Id. at 718–19. The settlement contained no other cash relief whatsoever. The facts of Bluetooth
itself also shed little light on the instant case, as that was a cashless settlement for the class at
large that involved, among other things, $100,000 in cy pres awards3, package labeling about
acoustic safety, payments to the class representatives only, and up to $800,000 in attorney’s fees
for class counsel. Bluetooth, 654 F.3d at 939–40.

         Relying on Pampers and Bluetooth, Blackman asks us to approve a proposed per se rule
of unfairness, arguing that “disproportionate allocation violates Rule 23(e) even without a
showing of actual collusion.”             (Blackman Br. at 16.)           Blackman’s proposal depends on
acceptance of two premises: first, it assumes that use of the percentage of the fund calculation
method is mandated whenever class counsel settles a claim; and second, it requires that such
calculation be based only on the value of the class claims paid as opposed to the total relief that
class counsel’s work obtained for the entire class.

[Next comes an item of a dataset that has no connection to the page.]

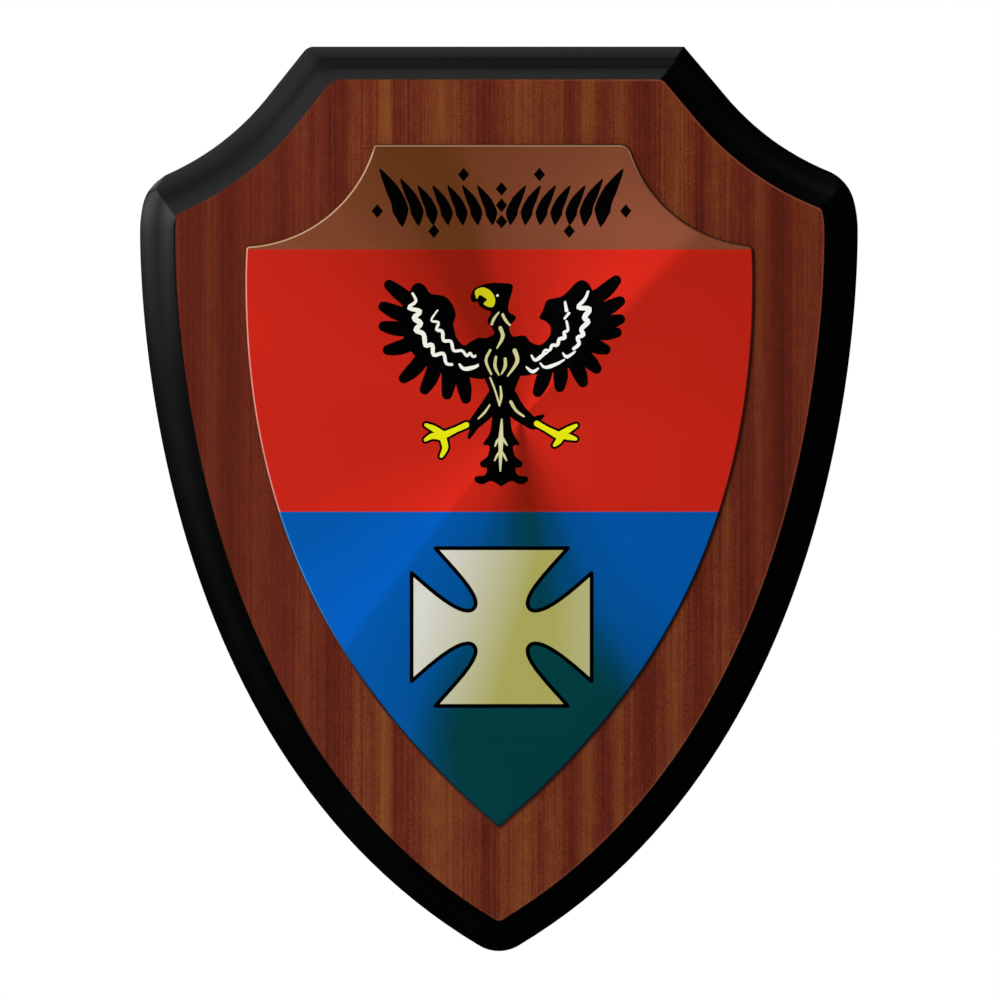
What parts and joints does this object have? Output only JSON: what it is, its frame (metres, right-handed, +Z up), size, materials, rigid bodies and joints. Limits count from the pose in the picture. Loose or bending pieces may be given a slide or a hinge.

         As discussed below, the reasoned basis of ample precedent in our circuit and decisions
from multiple other circuits counsel against these presumptions. These authorities demonstrate
that it is within the discretion of a district court both to select a lodestar computation as the
appropriate method of fee calculation and, if choosing to use or include a percentage of the fund
calculation, to value the benefit to the class based on the total relief class counsel makes
available to all the class members. Supreme Court authority, moreover, does not support the
benefit calculation that Blackman proposes. The Court has held that class plaintiffs’ “right to
share the harvest of the lawsuit upon proof of their identity, whether or not they exercise it, is a

         3
           A cy pres award is “used to distribute unclaimed portions of a class-action judgment or settlement funds to
a charity that will advance the interests of the class.” Black’s Law Dictionary (10th ed. 2014)
Nos. 14-3761/3798           Gascho, et al. v. Global Fitness Holdings, LLC           Page 11

benefit in the fund created by the efforts of class representatives and their counsel.” Boeing Co.
v. Van Gemert, 444 U.S. 472, 480 (1980) (emphasis added).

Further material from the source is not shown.